In 1998, David Trimble and John Hume were awarded the Nobel Peace Prize for their part in crafting a deal that ended three decades of sectarian violence in Ireland.
Trimble, who has died aged 77, sacrificed his career and his party to secure peace for Northern Ireland. The Good Friday Agreement had been recognised that year by the Nobel committee as a landmark moment in relations between the region’s Protestant and Catholic communities, and between London and Dublin.
It set up a devolved assembly, cross-border institutions with the participation of the Republic of Ireland and saw Dublin renounce its territorial claim to the six counties that remained in the UK after partition a century ago.
Yet in backing the accord, Trimble failed to take his own community with him.

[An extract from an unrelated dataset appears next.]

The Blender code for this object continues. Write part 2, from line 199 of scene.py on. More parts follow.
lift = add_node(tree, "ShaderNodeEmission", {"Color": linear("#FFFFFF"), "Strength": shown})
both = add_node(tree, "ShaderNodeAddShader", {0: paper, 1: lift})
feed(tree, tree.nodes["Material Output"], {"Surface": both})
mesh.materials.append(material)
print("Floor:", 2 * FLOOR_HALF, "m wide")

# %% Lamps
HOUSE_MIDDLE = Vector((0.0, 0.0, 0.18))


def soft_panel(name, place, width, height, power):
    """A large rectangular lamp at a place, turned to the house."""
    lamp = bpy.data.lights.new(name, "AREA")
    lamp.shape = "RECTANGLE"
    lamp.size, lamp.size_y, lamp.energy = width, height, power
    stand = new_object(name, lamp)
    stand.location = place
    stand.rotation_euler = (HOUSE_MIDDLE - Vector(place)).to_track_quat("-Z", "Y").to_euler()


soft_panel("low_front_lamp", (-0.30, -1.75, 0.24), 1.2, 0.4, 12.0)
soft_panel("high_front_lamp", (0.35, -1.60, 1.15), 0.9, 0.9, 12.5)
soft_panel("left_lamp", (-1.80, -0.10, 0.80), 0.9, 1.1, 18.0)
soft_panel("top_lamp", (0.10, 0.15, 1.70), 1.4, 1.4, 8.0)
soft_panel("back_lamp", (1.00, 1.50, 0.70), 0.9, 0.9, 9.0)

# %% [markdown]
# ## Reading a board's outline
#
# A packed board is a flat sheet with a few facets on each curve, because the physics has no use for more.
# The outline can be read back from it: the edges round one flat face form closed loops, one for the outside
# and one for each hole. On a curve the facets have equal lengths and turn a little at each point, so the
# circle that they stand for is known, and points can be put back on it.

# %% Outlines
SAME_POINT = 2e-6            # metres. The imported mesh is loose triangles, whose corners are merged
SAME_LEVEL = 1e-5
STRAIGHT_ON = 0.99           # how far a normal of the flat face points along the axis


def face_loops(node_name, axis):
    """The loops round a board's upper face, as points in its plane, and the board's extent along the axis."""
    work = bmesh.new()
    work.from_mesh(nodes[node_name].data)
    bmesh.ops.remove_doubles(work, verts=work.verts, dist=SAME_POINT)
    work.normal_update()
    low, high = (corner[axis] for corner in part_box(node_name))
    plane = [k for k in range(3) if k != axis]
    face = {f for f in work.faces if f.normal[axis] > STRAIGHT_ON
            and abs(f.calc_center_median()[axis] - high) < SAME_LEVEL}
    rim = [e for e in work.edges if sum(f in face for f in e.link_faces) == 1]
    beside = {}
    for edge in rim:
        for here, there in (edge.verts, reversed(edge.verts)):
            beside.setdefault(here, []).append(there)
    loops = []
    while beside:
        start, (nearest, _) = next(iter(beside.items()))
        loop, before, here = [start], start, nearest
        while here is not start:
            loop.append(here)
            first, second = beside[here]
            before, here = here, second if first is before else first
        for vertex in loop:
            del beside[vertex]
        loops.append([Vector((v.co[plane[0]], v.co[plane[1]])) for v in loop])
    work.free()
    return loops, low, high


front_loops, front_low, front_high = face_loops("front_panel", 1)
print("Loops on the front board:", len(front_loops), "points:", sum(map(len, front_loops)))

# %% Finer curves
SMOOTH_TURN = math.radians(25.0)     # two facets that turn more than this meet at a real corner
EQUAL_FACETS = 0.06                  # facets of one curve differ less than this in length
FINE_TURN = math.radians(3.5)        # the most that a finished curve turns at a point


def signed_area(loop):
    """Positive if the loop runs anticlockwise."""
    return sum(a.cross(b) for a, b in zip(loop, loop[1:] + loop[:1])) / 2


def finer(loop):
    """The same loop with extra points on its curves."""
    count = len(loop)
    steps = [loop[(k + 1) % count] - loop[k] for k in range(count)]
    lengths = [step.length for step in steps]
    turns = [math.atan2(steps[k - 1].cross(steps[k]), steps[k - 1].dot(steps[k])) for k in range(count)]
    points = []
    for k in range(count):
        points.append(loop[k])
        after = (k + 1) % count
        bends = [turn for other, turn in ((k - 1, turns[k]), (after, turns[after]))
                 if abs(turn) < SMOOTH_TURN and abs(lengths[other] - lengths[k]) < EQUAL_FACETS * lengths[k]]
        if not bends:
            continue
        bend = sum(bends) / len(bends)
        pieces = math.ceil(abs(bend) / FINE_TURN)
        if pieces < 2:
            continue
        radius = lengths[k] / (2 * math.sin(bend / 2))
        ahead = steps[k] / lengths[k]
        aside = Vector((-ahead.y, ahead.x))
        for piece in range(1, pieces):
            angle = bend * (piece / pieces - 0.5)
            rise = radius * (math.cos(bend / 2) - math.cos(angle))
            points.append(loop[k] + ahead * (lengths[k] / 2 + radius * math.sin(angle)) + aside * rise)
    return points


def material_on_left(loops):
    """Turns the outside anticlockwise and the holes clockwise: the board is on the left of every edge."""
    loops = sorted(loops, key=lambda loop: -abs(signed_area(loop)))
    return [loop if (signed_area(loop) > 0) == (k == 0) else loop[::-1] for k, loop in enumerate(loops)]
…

The move split his Ulster Unionist party, eventually paving the way for Rev Ian Paisley’s more inflexible Democratic Unionists to emerge as the mouthpiece of unionism.
Born in 1944 in Bangor, Co Down, to a Presbyterian family, Trimble was not always destined for affairs of state, first becoming a lecturer in law. He opposed an earlier peace initiative, the ill-fated Sunningdale Agreement which lasted five months, collapsing in May 1974. Ironically, Trimble’s deputy first minister Seamus Mallon, the most senior Catholic nationalist in Belfast’s new devolved administration, dubbed the Good Friday Agreement “Sunningdale for slow learners”, such were the broad similarities.

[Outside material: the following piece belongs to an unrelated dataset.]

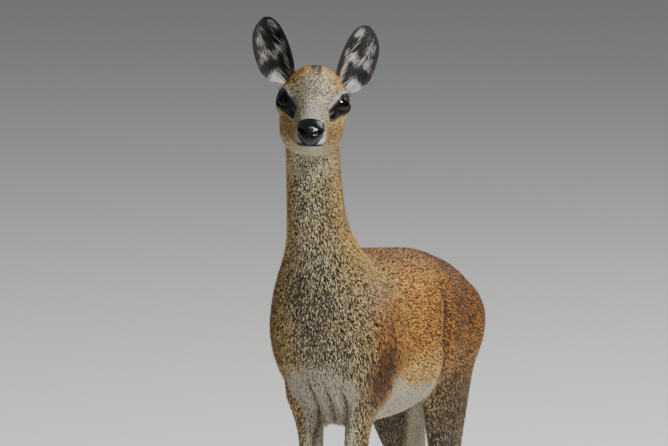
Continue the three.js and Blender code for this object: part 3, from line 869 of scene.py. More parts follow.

In the early, bitter years of the Troubles, however, with the nationalist paramilitary IRA’s bombing under way, few were ready for concessions. Trimble is said to have been deeply affected by the killing of Edgar Graham, a budding unionist politician and fellow Queen’s University Belfast law lecturer — Trimble had to identify the body after he was murdered by the IRA on campus in 1983.
He had previously backed a breakaway party, but in 1990 took the UUP-held House of Commons seat of Upper Bann in a by-election.

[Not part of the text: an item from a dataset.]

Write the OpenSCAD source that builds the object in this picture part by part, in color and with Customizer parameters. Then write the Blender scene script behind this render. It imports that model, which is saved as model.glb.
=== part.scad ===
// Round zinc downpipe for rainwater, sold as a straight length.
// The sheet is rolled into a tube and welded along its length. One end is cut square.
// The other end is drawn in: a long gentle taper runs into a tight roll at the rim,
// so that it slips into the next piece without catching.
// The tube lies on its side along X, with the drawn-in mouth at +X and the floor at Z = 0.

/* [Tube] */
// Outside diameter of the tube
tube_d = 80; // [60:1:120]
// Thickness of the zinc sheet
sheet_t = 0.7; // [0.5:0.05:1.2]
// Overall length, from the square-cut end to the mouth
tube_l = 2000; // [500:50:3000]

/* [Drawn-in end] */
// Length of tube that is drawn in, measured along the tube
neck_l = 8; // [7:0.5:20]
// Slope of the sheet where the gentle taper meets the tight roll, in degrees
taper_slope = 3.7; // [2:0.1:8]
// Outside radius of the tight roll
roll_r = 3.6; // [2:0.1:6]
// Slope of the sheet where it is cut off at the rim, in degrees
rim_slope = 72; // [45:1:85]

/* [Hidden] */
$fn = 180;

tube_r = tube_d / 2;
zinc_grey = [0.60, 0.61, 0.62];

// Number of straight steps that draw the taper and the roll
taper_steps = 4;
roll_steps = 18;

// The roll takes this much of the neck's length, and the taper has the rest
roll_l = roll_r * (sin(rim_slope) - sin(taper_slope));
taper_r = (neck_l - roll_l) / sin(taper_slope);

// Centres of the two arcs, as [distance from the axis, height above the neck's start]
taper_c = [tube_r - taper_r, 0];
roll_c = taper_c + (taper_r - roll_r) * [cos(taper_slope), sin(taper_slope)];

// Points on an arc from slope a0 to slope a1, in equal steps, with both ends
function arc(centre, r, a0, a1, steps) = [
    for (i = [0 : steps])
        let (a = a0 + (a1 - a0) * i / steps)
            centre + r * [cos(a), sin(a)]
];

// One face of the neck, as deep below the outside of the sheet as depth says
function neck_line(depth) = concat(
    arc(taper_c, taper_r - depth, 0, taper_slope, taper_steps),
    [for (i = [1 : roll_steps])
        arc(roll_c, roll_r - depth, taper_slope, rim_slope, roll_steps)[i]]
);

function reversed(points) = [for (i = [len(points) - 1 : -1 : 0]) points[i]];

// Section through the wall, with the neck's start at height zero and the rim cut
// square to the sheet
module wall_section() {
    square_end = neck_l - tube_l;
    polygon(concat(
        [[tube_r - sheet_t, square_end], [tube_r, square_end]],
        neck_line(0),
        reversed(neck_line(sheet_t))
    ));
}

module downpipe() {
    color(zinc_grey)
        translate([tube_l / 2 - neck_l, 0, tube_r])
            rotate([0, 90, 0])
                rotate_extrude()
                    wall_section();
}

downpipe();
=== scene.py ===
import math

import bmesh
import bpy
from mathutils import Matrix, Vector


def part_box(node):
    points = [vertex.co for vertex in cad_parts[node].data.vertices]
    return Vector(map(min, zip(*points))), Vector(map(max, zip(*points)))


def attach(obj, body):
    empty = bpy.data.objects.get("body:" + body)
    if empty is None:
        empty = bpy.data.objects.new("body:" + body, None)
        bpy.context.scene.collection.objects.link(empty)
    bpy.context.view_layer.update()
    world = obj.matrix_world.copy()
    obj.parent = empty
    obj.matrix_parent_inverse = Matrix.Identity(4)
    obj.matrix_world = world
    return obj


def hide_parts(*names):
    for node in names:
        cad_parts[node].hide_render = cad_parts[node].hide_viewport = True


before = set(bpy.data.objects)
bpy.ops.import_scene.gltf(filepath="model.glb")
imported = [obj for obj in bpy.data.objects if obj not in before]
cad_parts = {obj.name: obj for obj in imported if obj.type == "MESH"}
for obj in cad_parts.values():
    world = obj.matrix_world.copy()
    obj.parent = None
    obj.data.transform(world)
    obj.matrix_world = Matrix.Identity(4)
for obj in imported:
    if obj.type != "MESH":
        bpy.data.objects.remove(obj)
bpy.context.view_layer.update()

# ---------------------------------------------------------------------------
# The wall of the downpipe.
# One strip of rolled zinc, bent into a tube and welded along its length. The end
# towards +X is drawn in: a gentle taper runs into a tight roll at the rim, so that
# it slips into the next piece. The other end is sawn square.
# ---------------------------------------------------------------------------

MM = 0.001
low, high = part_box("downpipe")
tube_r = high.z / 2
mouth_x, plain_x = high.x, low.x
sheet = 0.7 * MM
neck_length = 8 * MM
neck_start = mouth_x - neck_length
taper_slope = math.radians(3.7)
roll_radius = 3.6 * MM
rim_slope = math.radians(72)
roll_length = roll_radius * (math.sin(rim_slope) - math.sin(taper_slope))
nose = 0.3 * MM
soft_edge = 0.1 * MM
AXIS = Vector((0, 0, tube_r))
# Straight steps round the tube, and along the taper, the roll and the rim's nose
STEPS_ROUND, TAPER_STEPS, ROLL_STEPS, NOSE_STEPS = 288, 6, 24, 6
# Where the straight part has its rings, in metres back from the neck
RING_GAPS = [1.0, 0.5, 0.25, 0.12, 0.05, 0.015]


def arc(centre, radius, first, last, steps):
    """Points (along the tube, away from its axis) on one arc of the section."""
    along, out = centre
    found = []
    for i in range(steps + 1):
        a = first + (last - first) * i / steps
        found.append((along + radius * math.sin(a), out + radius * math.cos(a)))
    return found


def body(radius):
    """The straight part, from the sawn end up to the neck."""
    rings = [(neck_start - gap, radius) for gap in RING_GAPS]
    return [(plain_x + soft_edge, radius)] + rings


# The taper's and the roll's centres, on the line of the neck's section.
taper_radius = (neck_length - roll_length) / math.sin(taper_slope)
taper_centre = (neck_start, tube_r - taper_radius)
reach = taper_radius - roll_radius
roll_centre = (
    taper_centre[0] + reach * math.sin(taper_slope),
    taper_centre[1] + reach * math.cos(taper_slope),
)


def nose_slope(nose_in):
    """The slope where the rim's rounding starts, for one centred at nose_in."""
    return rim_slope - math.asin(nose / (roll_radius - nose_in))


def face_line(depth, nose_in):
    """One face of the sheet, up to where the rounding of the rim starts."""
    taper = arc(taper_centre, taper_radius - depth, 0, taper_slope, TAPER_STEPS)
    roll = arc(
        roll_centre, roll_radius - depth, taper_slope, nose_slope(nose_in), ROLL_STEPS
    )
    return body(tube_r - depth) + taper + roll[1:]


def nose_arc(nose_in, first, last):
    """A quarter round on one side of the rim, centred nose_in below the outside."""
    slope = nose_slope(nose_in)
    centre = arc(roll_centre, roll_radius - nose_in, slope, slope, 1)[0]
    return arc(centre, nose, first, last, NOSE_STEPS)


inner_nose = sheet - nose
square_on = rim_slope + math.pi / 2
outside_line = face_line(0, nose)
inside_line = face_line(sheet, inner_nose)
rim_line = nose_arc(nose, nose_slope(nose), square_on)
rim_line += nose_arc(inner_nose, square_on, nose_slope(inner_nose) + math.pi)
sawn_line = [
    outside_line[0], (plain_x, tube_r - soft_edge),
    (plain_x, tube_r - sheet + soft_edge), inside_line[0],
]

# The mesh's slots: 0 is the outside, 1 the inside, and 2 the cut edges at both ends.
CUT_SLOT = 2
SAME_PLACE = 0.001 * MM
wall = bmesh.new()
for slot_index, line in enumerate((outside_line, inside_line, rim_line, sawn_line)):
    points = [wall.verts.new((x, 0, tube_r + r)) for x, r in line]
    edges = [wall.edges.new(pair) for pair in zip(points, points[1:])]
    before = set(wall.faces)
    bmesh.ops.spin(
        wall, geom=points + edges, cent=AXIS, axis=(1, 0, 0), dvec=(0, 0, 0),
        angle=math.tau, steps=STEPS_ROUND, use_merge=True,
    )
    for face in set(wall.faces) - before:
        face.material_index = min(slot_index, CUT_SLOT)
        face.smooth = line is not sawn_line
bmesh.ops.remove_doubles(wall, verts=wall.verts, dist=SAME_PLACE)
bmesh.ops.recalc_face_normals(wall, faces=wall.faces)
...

Trimble was soon a rising star. He became a serious UUP leadership contender when, in advance of the contest, he marched with an Orange parade through a Catholic neighbourhood in Co Armagh. This won him the support of grassroots unionists who saw images of him arm-in-arm with Paisley, the DUP firebrand.
The move was criticised by many nationalists as an act of sectarian triumphalism; London and Dublin feared for the embryonic peace process. But on securing the leadership in 1995, he adopted a pragmatic approach.
Even after the Good Friday Agreement was signed, Trimble remained exercised about the slow decommissioning of IRA arms; but Sinn Féin, its political wing, had to be allowed to sit alongside the other parties for peace to be binding on both communities.
Trimble haemorrhaged support and the IRA remained intransigent. At one point, while still UUP leader, he was opposed by half his MPs. And in the general election of 2005, the dispute with the IRA still unresolved and the assembly suspended, the UUP returned just one MP — a sorry result for a party that once boasted 10 of the region’s 18 seats.
Trimble himself was a casualty, forced out of the leadership after he lost his seat. In his obstinate pursuit of peace he had sacrificed his career, destroyed his party and left Paisley as unionist top dog.
In 1998, at the time of the historic referendums that would decide the future of the region, Trimble shared a TV studio with Sinn Féin president Gerry Adams but refused to address him directly.
Much had changed by 2017, however, when Trimble wrote to a dying Martin McGuinness, commending the former IRA commander, who until then was Paisley’s deputy first minister, for his willingness to engage.
“You reached out to the unionist community in a way some of them were reluctant to reach out to you,” he wrote. “I and my colleagues believed that you were indispensable.”
In the recent controversy over the post-Brexit arrangements for the region, Trimble, from his position in the House of Lords where he sat as a Conservative peer, opposed the Northern Ireland protocol. He joined other pro-union figures in arguing the protocol was a breach of the Good Friday Agreement, because it undermined the principle that change in the province’s status could only take place with the consent of both communities.
Among the many tributes on the day of his death, Bertie Ahern, the Irish Taoiseach at the time of the peace deal, said Trimble’s “lasting legacy is born out of the courageous stance he took in 1998, which ensured that the principles behind the Belfast Agreement would become a reality”.